AutoCut: End-to-end advertisement video editing based on multimodal discretization and controllable generation

Abstract

Short-form videos have become a primary medium for digital advertising, requiring scalable and efficient content creation. However, current workflows and AI tools remain disjoint and modality-specific, leading to high production costs and low overall efficiency. To address this issue, we propose AutoCut, an end-to-end advertisement video editing framework based on multimodal discretization and controllable editing. AutoCut employs dedicated encoders to extract video and audio features, then applies residual vector quantization to discretize them into unified tokens aligned with textual representations, constructing a shared video-audio-text token space.

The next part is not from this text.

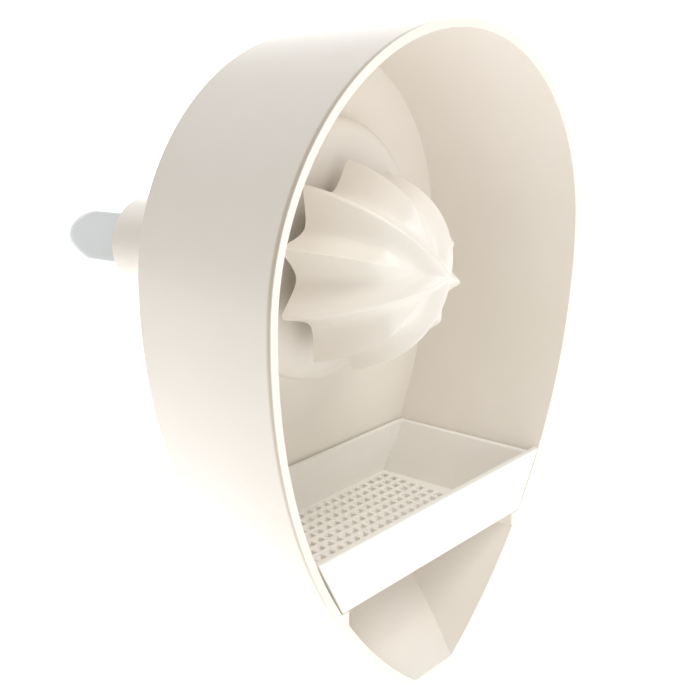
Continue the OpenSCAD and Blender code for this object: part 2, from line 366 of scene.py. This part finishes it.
def ledge(side):
    verts, faces = [], []
    n = 12
    for j in range(n + 1):
        y = -DEPTH + 0.05 + (DEPTH - WALL - 0.1) * j / n
        t = WALL * 0.5 + DRAFT * (y + DEPTH) / DEPTH
        x_in = IN_X - DRAFT * 1.15 * (y + DEPTH) / (DEPTH - WALL)
        row = []
        for z in (LEDGE_TOP, LOW_Z):
            xo = sqrt((SIDE_R - t) ** 2 - (z - SIDE_Z) ** 2) - SIDE_X
            row.append((xo, z))
        a, b = row
        pts = [(x_in, a[1]), (a[0], a[1]), (b[0], b[1]), (min(x_in, b[0] - 0.3), b[1])]
        verts += [(side * p[0], y, p[1]) for p in pts]
    for j in range(n):
        for i in range(4):
            i2 = (i + 1) % 4
            faces.append((j * 4 + i, j * 4 + i2, (j + 1) * 4 + i2, (j + 1) * 4 + i))
    faces += [(0, 1, 2, 3), tuple(n * 4 + i for i in (3, 2, 1, 0))]
    ob = make("ledge_" + ("right" if side > 0 else "left"), verts, faces, "body",
              (), True, radians(30), (CREAM,))
    weld_bevel(ob, 0.5, 2, 40)


ledge(1)
ledge(-1)

# ---------------------------------------------------------------- hub neck
neck = rounded([(12.0, -48.0), (21.0, -41.5), (21.0, -6.0), (22.0, -6.0), (22.0, 0.0), (17.5, 0.0),
                (17.5, 38.0), (15.5, 38.0), (15.5, 18.0), (14.0, 18.0), (14.0, 4.2), (6.5, 4.2),
                (6.5, -35.0), (9.0, -35.0), (9.0, -59.0), (11.97, -59.0)],
               [0, 0, 0.4, 0.6, 0.8, 0.5, 1.2, 0.4, 0, 0, 0, 0.3, 0, 0, 0.3, 0.4], 4)
v, f = lathe(neck, 144)
make("hub_neck_turned", v, f, "body", ("hub_neck",), False, radians(35),
     (CREAM,))
fl = rounded([(15.0, 0.0), (32.0, 0.0), (32.0, 4.0), (24.5, 4.0), (21.0, 8.0), (15.0, 8.0)],
             [0, 0.3, 1.2, 1.8, 0, 0], 6)
v, f = lathe(fl, 144)
make("hub_flange", v, f, "body", (), True, radians(35), (CREAM,))


# ---------------------------------------------------------------- reamer
CREST_R, CREST_LEN, CREST_POWER = 35.5, 51.0, 0.61
REACH, REAMER_LEN, VALLEY = 60.5, 39.0, 0.78
RIB_TURN, LONG_PITCH = radians(53), radians(72)
SOCKET_HALF = 3.65


def crest(s):
    """Radius of the ribs' crests at a distance s back from the tip."""
    return CREST_R * max(0.0, 1 - (1 - s / CREST_LEN) ** 2) ** CREST_POWER


def smooth01(t):
    t = max(0.0, min(1.0, t))
    return t * t * (3 - 2 * t)


def build_reamer():
    n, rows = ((720, 110))
    length = REAMER_LEN
    tip = -NECK - REACH
    verts, faces = [], []
    prof = [length * (j / rows) ** 1.7 for j in range(rows + 1)]
    for s in prof:
        c = crest(s)
        w = smooth01((s - 4.5) / 9.5)
        deep = 0.46 + 0.12 * exp(-s / 9.0)
        for i in range(n):
            a = 2 * pi * i / n
            # d runs from 0 on a long crest to 1 on the short crest beside it
            k = (a - RIB_TURN) / LONG_PITCH
            d = abs(k - round(k)) * 2
            d = sqrt(d * d + 0.0006) - 0.0245
            e = min(d, 1 - d)
            e = sqrt(e * e + 0.0005) - 0.0224
            wide = deep * (1 - (1 - d) ** 2)
            narrow = 0.25 * (1 - (1 - 2 * e) ** 2)
            r = max(c * (1 - (1 - w) * wide - w * narrow), 0.02)
            verts.append((r * cos(a), tip + s, r * sin(a)))
    for j in range(rows):
        for i in range(n):
            i2 = (i + 1) % n
            faces.append((j * n + i, (j + 1) * n + i, (j + 1) * n + i2, j * n + i2))
    faces.append(tuple(range(n)))
    # inside: a rounded lip, a turned hollow and the socket tube
    inner = [(VALLEY * crest(length) - 2.4, length)]
    inner += [(VALLEY * crest(s) - 2.8, s) for s in (38, 36, 32, 28, 24, 20, 16, 13)]
    inner += [(9.0, 12.4), (9.0, length - 1), (5.9, length - 1), (5.9, 34.0)]
    prev = rows * n
    rings = []
    for r, s in inner:
        rings.append(len(verts))
        for i in range(n):
            a = 2 * pi * i / n
            verts.append((r * cos(a), tip + s, r * sin(a)))
    # square socket
    for s in (34.0, 13.9):
        rings.append(len(verts))
        for i in range(n):
            a = 2 * pi * i / n
            r = SOCKET_HALF / max(abs(cos(a)), abs(sin(a)))
            verts.append((r * cos(a), tip + s, r * sin(a)))
    for st in rings:
        for i in range(n):
            i2 = (i + 1) % n
            faces.append((prev + i, st + i, st + i2, prev + i2))
        prev = st
    faces.append(tuple(prev + i for i in range(n)))
    make("reamer_cone", verts, faces, "reamer_body", ("reamer",), False,
         radians(50), (REAMER,))


build_reamer()


# ---------------------------------------------------------------- strainer
def plate_with_holes(xs, ys, holes, z0, z1, outline_x):
    """Flat plate on a grid with square holes. xs, ys are grid lines; holes a set of cells;
    outline_x maps a y to the half width, and the outer grid lines follow it."""
    verts, faces, ids = [], [], {}

    def vid(i, j, k):
        if (i, j, k) not in ids:
            x, y, z = xs[i], ys[j], (z0, z1)[k]
            if i == 0 or i == len(xs) - 1:
                x = (1 if x > 0 else -1) * outline_x(y)
            ids[(i, j, k)] = len(verts)
            verts.append((x, y, z))
        return ids[(i, j, k)]
    nx, ny = len(xs) - 1, len(ys) - 1

    def solid(i, j):
        return 0 <= i < nx and 0 <= j < ny and (i, j) not in holes
    for i in range(nx):
        for j in range(ny):
            if not solid(i, j):
                continue
            q = [(i, j), (i + 1, j), (i + 1, j + 1), (i, j + 1)]
            faces.append(tuple(vid(a, b, 1) for a, b in q))
            faces.append(tuple(vid(a, b, 0) for a, b in reversed(q)))
            sides = ((q[0], q[1], (i, j - 1)), (q[1], q[2], (i + 1, j)),
                     (q[2], q[3], (i, j + 1)), (q[3], q[0], (i - 1, j)))
            for (a, b), (c, d), (ni, nj) in sides:
                if not solid(ni, nj):
                    faces.append((vid(a, b, 0), vid(c, d, 0), vid(c, d, 1), vid(a, b, 1)))
    return verts, faces


def build_strainer():
    top_z, low_z, t, ft = -69.9, -89.2, 1.8, 1.5
    run = DEPTH - 5.0
    back = -WALL - 0.6

    def tw(y, z):
        """Half width of the basin's outside at depth y and height z."""
        a = 56.8 + (50.9 - 56.8) * (y + DEPTH) / run
        b = 46.0 + (40.2 - 46.0) * (y + DEPTH) / run
        return b + (a - b) * (z - low_z) / (top_z - low_z)
    # floor with its drain holes
    pitch, side, cols, rows = 4.2, 2.6, 18, 11
    y0, y1 = -58.6, back - 0.3
    xs = sorted((c - (cols - 1) / 2) * pitch + s * side / 2 for c in range(cols) for s in (-1, 1))
    xs = [-50.0] + xs + [50.0]
    ys = [y0] + sorted([-8 - r * pitch + s * side / 2 for r in range(rows) for s in (-1, 1)]) + [y1]
    holes = {(1 + 2 * c, 1 + 2 * r) for c in range(cols) for r in range(rows)}
    v, f = plate_with_holes(xs, ys, holes, low_z, low_z + ft, lambda y: tw(y, low_z) - 0.4)
    fl = make("strainer_floor", v, f, "strainer_body", ("strainer",), True,
              radians(30), (TRAY,))
    weld_bevel(fl, 0.25, 2, 60)
    # basin wall: outer and inner skins joined by a rounded top edge
    def ring(inset, z):
        y_b = back - inset
        front, rear = tw(y0, z) - inset, tw(y_b, z) - inset
        return [(-front, y0), (-rear, y_b), (rear, y_b), (front, y0)]
    verts, faces = [], []
    levels = [(0, low_z), (0, top_z), (t, top_z), (t, low_z + ft * 0.5)]
    for inset, z in levels:
        verts += [(x, y, z) for x, y in ring(inset, z)]
    k = 4
    for a in range(4):
        b = (a + 1) % 4
        for i in range(3):
            faces.append((a * k + i, a * k + i + 1, b * k + i + 1, b * k + i))
    faces += [(0, 4, 8, 12), (3, 15, 11, 7)]
    w = make("strainer_wall", verts, faces, "strainer_body", (), True,
             radians(30), (TRAY,))
    weld_bevel(w, 0.6, 3, 35)
    # front panel
    p0, p1 = -DEPTH - 0.3, -DEPTH + 1.9
    o = [(-58.0, -68.7), (58.0, -68.7), (47.2, -89.2), (-47.2, -89.2)]
    verts = [(x, p0, z) for x, z in o] + [(x, p1, z) for x, z in o]
    faces = [(0, 1, 2, 3), (7, 6, 5, 4)]
    faces += [(i, (i + 1) % 4, (i + 1) % 4 + 4, i + 4) for i in range(4)]
    p = make("strainer_panel", verts, faces, "strainer_body", (), True,
             radians(30), (TRAY,))
    weld_bevel(p, 0.45, 3, 35)


build_strainer()


# ---------------------------------------------------------------- shank
def build_shank():
    n, side, front, end, bore, turn = 256, 19.0, 6.0, 79.0, 5.03, radians(17)
    turned = [(front, 13.54), (37.9, 13.54), (38.0, 13.5), (60.0, 13.5), (62.0, 13.1), (67.0, 11.78),
              (71.0, 10.5), (74.0, 9.5), (76.5, 8.3), (78.2, 7.3), (end, 6.4)]
    ys = [front, 20.0, 37.9] + [38.0 + (end - 38.0) * i / 60 for i in range(61)]
    verts, faces = [], []
    for y in ys:
        for (ya, ra), (yb, rb) in zip(turned, turned[1:]):
            if ya <= y <= yb:
                rt = ra + (rb - ra) * (y - ya) / (yb - ya)
        for i in range(n):
            a = 2 * pi * i / n
            if y < 38.0:
                r = rt
            else:
                b = a + turn
                sq = side / 2 / max(abs(cos(b)), abs(sin(b)))
                p = 26.0
                r = (sq ** -p + (rt * 0.99) ** -p) ** (-1 / p)
            verts.append((r * cos(a), y, r * sin(a)))
    for j in range(len(ys) - 1):
        for i in range(n):
            i2 = (i + 1) % n
            faces.append((j * n + i, j * n + i2, (j + 1) * n + i2, (j + 1) * n + i))
    st = len(verts)
    for i in range(n):
        a = 2 * pi * i / n
        verts.append((bore * cos(a), front, bore * sin(a)))
    faces += [(i, st + i, st + (i + 1) % n, (i + 1) % n) for i in range(n)]
    faces.append(tuple((len(ys) - 1) * n + i for i in range(n)))
    ob = make("shank_square", verts, faces, "drive", ("shank",), False,
              radians(30), (SHANK,))
    weld_bevel(ob, 0.35, 3, 45)


build_shank()

# ---------------------------------------------------------------- small inner parts
# They keep their exact solids, with a material and an edge rounding in millimetres
SMALL = (("neck_screws", STEEL, 0.15), ("front_bush", BUSH, 0.2), ("rear_bush", BUSH, 0.2),
         ("shaft_seal", RUBBER, 0.15), ("thrust_washer", STEEL, 0.1), ("drive_shaft", STEEL, 0.25),
         ("shank_pin", STEEL, 0.2), ("shaft_clip", STEEL, 0.1), ("grip_ring", RUBBER, 0.2))
for node, mat, width in SMALL:
    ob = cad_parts[node]
    for s in ob.material_slots:
        s.material = mat
    if not ob.material_slots:
        ob.data.materials.append(mat)
    weld_bevel(ob, width, 2, 35)

# ---------------------------------------------------------------- stage, light, camera
sc = bpy.context.scene
sc.view_settings.view_transform = 'Standard'
w = bpy.data.worlds.new("studio")
sc.world = w
w.use_nodes = True
bg = w.node_tree.nodes["Background"]
bg.inputs[0].default_value = (1.0, 0.995, 0.985, 1)
bg.inputs[1].default_value = 0.42

fm = bpy.data.materials.new("floor")
fm.use_nodes = True
fb = fm.node_tree.nodes["Principled BSDF"]
fb.inputs["Roughness"].default_value = 0.9
fb.inputs["Emission Color"].default_value = (1, 1, 1, 1)
fb.inputs["Emission Strength"].default_value = 0.42
fn = fm.node_tree.nodes.new('ShaderNodeTexNoise')
fn.inputs['Scale'].default_value = 3.0
fr = fm.node_tree.nodes.new('ShaderNodeValToRGB')
fr.color_ramp.elements[0].color = (0.90, 0.90, 0.90, 1)
fr.color_ramp.elements[1].color = (0.94, 0.94, 0.94, 1)
fm.node_tree.links.new(fn.outputs['Fac'], fr.inputs['Fac'])
fm.node_tree.links.new(fr.outputs['Color'], fb.inputs['Base Color'])
me = bpy.data.meshes.new("floor")
# a studio sweep: level floor that curves up into a back wall, facing the camera
Z, AWAY, BEND, WIDE = -0.42, 2.2, 0.9, 6.0
sweep = [(-4.0, Z), (-1.0, Z), (AWAY, Z)]
sweep += [(AWAY + BEND * sin(radians(a)), Z + BEND * (1 - cos(radians(a)))) for a in range(10, 91, 10)]
sweep += [(AWAY + BEND, 6.0)]
fx, fy = 0.75, 0.66
vs = [(fx * d - fy * side, fy * d + fx * side, z) for d, z in sweep for side in (-WIDE, WIDE)]
me.from_pydata(vs, [], [(2 * i, 2 * i + 1, 2 * i + 3, 2 * i + 2) for i in range(len(sweep) - 1)])
floor = bpy.data.objects.new("floor", me)
bpy.context.collection.objects.link(floor)
me.materials.append(fm)


def area(name, loc, target, size, power):
    l = bpy.data.lights.new(name, 'AREA')
    l.energy = power
    l.size = size
    o = bpy.data.objects.new(name, l)
    o.location = loc
    o.rotation_euler = (Vector(target) - Vector(loc)).to_track_quat('-Z', 'Y').to_euler()
    bpy.context.collection.objects.link(o)


area("key", (-0.55, -1.35, -0.15), (0, -0.07, -0.02), 0.8, 3.8)
area("left fill", (-1.8, -0.1, -0.20), (0, -0.05, -0.05), 1.4, 3.6)
area("top", (0.15, -0.85, 0.95), (0, -0.07, -0.05), 0.6, 6.8)
area("low front", (-0.05, -0.90, -0.85), (0, -0.03, 0.06), 0.5, 12.0)
area("backdrop light", (0.6, 0.5, 0.9), (1.2, 1.1, 0.1), 1.5, 45)

cam_d = bpy.data.cameras.new("camera")
cam_d.lens = 58.55
cam_d.sensor_width = 36.0
cam_d.shift_x = -0.0122
cam_d.shift_y = 0.0491
cam_d.clip_start = 0.01
cam = bpy.data.objects.new("camera", cam_d)
cam.location = (-0.2697, -0.3027, 0.0700)
cam.rotation_euler = (radians(73.06), radians(2.78), radians(-49.32))
bpy.context.collection.objects.link(cam)
sc.camera = cam

bpy.context.view_layer.update()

Built upon a foundation model, we further develop a multimodal large language model for video editing through combined multimodal alignment and supervised fine-tuning, supporting tasks covering video selection and ordering, script generation, and background music selection within a unified editing framework. Finally, a complete production pipeline converts the predicted token sequences into deployable long video outputs. Experiments on real-world advertisement datasets show that AutoCut reduces production cost and iteration time while substantially improving consistency and controllability, paving the way for scalable video creation.

Figures (7)

• Figure 1: Overview of the AutoCut framework. Low–fps frames are tokenized for efficient multimodal reasoning, while high–fps frames are kept for accurate visual matching and clip retrieval. Given optional inputs, AutoCut predicts video, text, and audio tokens, which are decoded or retrieved to compose the final advertisement video.
• Figure 2: Overview of the proposed AutoCut framework. Multimodal tokenization converts scripts, frames, and audio into unified discrete tokens, which are organized into an alignment input sequence. Stage 1 performs multimodal alignment on large-scale data to align the added token embeddings with the LLM backbone. Stage 2 applies task-specific SFT for video selection, video sorting, script generation, and BGM selection.
• Figure 3: Dataset statistics for the multimodal alignment (top) and SFT (bottom) stages. The alignment dataset is substantially larger but exhibits more diverse and irregular distributions, while the SFT dataset is smaller yet more balanced and of higher annotation quality.
• Figure 4: User study results: win–loss ratios against GPT-4o across five evaluation dimensions.
• Figure 5: Qualitative case studies of our automatic ad video editing pipeline. For each case (top: wireless earbuds, bottom: children’s face cream), we show the provided product information, selected video clips, and the aligned script sentences. Each frame strip visualizes the model’s clip selection and ordering, together with the corresponding sentence and clip-level timestamps, illustrating how the system produces a coherent, time-aligned ad from raw footage and product metadata.